About me
June Reddix-Stennis is an artistic historian in her own right, capturing the influences of her culture and social movements within her works of art.
Born on the bayous of Vancleave, Mississippi, June was the influence Southern Gulf Coast culture, race and strong women in her life. Some of those women include her blind midwife Great-Grandmother, her Apostolic tambourine shaking and gun toting Grandmother, her gumbo making mother, the Voodoo lady that owned the local juke-joint and her educated and cultured aunts that June loved spending time with on her visits to Chicago. That culture is written all throughout her creations.
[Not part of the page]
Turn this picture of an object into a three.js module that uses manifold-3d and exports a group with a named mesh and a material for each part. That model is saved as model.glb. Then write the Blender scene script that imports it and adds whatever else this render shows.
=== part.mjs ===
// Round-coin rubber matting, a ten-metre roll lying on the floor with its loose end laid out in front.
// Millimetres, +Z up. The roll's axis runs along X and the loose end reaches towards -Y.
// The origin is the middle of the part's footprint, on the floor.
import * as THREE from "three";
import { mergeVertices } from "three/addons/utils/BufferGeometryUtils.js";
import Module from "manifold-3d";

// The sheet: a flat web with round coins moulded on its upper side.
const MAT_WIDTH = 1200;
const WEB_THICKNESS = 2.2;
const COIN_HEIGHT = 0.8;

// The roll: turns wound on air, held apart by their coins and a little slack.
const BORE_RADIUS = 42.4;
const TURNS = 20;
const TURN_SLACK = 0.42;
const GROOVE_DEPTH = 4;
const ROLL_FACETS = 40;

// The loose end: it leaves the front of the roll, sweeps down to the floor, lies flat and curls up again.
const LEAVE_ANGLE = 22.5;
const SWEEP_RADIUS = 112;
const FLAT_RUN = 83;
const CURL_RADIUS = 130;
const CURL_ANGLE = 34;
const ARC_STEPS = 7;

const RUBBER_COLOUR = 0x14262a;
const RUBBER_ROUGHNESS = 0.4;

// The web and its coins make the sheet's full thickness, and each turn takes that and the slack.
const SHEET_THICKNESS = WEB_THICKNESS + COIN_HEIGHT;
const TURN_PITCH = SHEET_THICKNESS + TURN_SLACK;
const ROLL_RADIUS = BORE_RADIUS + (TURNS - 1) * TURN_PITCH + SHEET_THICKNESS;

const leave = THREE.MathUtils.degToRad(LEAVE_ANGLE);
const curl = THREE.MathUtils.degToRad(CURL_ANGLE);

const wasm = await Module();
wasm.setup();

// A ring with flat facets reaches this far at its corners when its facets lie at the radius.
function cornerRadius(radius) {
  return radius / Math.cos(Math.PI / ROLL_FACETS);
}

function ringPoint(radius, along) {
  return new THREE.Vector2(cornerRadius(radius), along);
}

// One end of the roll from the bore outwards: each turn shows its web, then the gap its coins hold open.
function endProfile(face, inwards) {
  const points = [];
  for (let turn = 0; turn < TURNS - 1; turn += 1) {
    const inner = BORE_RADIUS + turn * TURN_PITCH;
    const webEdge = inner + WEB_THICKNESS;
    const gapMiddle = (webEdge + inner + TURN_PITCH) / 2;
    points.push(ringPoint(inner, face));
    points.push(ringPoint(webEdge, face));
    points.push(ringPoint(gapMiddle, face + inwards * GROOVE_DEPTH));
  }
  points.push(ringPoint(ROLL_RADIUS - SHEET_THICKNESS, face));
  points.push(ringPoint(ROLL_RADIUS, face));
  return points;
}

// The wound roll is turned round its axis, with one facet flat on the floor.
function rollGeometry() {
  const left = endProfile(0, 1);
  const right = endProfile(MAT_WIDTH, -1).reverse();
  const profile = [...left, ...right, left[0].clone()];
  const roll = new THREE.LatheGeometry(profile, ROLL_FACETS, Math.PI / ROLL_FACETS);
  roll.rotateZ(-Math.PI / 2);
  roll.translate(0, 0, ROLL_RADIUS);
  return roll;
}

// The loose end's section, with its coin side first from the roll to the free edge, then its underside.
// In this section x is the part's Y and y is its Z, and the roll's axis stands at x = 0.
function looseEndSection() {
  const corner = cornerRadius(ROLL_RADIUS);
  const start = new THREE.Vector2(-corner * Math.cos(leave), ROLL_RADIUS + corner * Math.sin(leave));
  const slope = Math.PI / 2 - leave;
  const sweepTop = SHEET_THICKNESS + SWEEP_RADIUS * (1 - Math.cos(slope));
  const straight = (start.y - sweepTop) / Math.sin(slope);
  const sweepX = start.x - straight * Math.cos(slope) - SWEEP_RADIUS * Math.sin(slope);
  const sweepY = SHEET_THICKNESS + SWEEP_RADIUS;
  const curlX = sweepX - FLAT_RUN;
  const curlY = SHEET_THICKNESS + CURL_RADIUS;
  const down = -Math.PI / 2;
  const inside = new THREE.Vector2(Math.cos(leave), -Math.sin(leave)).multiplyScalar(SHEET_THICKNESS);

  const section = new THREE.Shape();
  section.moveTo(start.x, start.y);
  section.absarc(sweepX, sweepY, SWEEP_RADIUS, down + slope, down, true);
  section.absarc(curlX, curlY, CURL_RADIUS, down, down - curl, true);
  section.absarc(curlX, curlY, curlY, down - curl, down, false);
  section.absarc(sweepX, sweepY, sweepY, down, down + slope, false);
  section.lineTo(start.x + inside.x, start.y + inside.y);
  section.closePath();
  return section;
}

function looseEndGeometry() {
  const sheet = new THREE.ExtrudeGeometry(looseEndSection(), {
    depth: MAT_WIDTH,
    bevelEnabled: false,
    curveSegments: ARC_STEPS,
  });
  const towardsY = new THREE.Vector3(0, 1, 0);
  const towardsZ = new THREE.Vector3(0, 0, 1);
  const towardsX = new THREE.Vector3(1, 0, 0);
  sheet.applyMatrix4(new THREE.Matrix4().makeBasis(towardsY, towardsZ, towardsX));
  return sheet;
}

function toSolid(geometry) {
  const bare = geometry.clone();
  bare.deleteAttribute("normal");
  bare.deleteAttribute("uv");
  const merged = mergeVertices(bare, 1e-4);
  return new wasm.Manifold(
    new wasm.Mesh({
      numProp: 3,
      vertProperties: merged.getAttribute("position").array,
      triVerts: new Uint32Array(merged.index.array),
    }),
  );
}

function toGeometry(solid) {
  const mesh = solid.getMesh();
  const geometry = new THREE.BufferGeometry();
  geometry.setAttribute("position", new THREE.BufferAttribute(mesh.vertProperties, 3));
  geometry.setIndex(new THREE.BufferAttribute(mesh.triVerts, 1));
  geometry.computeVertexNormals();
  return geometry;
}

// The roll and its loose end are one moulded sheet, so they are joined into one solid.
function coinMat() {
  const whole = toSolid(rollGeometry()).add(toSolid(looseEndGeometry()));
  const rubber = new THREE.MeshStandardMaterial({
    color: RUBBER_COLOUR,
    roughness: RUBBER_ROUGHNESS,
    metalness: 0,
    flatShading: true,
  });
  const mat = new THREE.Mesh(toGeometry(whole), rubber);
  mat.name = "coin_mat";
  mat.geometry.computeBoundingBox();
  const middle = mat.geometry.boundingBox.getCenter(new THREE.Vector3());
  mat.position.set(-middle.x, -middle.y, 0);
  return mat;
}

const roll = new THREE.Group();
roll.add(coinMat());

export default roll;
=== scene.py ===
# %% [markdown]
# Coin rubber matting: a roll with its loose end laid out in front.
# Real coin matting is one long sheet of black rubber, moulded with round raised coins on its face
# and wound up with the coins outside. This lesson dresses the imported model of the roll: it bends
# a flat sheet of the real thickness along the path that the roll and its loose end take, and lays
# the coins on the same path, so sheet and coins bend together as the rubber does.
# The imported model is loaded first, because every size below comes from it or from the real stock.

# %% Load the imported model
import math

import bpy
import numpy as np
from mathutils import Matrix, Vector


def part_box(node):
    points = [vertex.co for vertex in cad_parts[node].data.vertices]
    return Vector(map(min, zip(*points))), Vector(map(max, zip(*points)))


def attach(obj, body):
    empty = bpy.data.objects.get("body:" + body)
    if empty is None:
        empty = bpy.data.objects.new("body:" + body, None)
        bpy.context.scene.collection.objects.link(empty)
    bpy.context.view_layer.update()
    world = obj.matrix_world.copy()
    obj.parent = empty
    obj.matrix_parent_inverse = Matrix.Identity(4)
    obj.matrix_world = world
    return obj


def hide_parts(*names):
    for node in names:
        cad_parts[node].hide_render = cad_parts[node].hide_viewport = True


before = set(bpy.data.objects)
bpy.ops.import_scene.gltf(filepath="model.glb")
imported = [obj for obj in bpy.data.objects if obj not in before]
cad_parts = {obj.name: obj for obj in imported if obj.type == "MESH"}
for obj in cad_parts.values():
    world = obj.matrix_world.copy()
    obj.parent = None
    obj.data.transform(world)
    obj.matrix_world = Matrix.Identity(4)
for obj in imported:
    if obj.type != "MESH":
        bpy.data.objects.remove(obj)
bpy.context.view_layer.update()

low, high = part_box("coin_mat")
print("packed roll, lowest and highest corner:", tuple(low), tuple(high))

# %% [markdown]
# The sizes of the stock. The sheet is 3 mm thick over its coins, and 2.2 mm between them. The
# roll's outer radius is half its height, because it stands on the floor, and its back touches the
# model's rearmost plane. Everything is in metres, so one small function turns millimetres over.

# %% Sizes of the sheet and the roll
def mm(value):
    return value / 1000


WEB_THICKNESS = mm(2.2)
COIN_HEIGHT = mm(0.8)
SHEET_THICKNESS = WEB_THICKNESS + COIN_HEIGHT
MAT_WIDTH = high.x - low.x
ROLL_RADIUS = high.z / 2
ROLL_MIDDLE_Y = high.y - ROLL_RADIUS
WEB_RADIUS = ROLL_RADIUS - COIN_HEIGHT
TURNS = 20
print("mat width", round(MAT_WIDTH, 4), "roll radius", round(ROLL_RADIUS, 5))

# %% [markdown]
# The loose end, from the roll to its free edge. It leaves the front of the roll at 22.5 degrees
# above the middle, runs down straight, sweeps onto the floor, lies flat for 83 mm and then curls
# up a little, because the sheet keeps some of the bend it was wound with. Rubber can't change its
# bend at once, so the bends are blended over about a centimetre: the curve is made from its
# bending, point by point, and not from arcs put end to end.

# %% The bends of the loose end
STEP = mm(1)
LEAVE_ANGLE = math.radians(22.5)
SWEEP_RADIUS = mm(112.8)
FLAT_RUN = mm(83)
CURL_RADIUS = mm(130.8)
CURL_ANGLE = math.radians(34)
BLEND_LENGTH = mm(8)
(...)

June’s use of both vibrant and dark colors gives her the ability to capture the true essence of the individual she is portraying. June enjoys incorporating methods such as acrylics and brush on canvas in addition to palette knife and finger painting as she masterfully delves into her preferred technique of abstract-realism to convey the human subject she is studying.
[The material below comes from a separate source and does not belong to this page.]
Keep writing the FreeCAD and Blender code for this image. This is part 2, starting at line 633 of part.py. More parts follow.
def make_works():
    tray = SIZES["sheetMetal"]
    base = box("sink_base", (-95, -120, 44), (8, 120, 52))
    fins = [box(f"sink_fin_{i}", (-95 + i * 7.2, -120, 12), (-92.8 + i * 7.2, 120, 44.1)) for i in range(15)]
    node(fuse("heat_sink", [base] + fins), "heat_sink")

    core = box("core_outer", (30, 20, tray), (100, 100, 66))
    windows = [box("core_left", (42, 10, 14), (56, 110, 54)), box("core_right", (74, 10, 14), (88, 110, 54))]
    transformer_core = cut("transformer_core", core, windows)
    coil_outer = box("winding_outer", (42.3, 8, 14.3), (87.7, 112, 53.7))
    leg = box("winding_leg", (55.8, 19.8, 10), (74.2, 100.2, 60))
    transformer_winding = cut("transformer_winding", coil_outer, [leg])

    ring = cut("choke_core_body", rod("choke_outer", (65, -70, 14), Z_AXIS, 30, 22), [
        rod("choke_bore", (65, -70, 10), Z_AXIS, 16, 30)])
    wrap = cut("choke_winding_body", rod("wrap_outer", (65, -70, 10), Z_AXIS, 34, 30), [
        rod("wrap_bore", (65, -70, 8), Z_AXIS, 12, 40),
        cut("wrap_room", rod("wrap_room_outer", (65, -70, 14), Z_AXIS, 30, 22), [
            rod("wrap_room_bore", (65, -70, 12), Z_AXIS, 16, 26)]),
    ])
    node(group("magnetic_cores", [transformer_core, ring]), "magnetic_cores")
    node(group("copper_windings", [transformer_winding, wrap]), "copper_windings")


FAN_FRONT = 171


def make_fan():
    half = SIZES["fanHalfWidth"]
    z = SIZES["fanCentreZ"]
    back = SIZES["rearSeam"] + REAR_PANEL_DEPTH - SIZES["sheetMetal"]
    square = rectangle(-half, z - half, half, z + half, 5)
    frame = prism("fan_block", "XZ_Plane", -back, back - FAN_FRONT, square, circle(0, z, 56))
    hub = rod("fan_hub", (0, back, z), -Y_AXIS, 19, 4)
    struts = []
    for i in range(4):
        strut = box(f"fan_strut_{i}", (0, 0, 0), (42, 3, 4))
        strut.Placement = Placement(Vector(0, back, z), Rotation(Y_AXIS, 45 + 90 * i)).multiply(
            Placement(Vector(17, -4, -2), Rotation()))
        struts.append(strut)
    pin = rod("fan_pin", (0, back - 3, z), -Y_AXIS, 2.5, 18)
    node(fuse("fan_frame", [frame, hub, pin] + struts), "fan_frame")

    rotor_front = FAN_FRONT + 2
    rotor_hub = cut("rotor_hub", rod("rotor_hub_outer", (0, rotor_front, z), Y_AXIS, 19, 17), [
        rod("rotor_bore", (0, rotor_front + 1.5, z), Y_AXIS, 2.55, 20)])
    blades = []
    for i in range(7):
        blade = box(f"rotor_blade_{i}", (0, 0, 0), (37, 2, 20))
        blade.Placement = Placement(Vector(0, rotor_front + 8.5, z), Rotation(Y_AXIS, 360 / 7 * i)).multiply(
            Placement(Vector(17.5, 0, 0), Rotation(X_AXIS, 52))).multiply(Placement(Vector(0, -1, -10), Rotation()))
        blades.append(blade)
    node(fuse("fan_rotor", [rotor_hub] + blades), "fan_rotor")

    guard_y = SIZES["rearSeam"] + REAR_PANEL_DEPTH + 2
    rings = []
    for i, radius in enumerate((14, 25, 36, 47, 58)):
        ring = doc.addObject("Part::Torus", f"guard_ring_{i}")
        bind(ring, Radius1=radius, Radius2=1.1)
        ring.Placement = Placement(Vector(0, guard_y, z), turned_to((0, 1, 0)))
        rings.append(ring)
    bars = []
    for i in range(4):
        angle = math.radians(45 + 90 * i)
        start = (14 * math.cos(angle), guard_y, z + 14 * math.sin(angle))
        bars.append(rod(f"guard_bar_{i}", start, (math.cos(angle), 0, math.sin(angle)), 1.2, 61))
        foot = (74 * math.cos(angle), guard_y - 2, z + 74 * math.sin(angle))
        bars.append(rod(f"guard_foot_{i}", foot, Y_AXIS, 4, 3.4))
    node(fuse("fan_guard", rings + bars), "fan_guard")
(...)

June is an award winning graphic designer but is self taught in the art of painting. June has been a drawing and painting hobbyist since early childhood but after a back injury a few years ago began to consider painting as a career. June has been awarded a Golden Addy Award, was feature muralist for the Lost Garden (Dauphin St., Mobile, AL) February thru April 2017, has had paintings featured in the Black Water Review (Hampton Roads, VA), was the Commissioned Muralist for City of Mobile’s Tricentennial “Mobile, Alabama's People of Color” and Commissioned Muralist for “The Last Slave Ships” exhibition-The Story of Cudjo.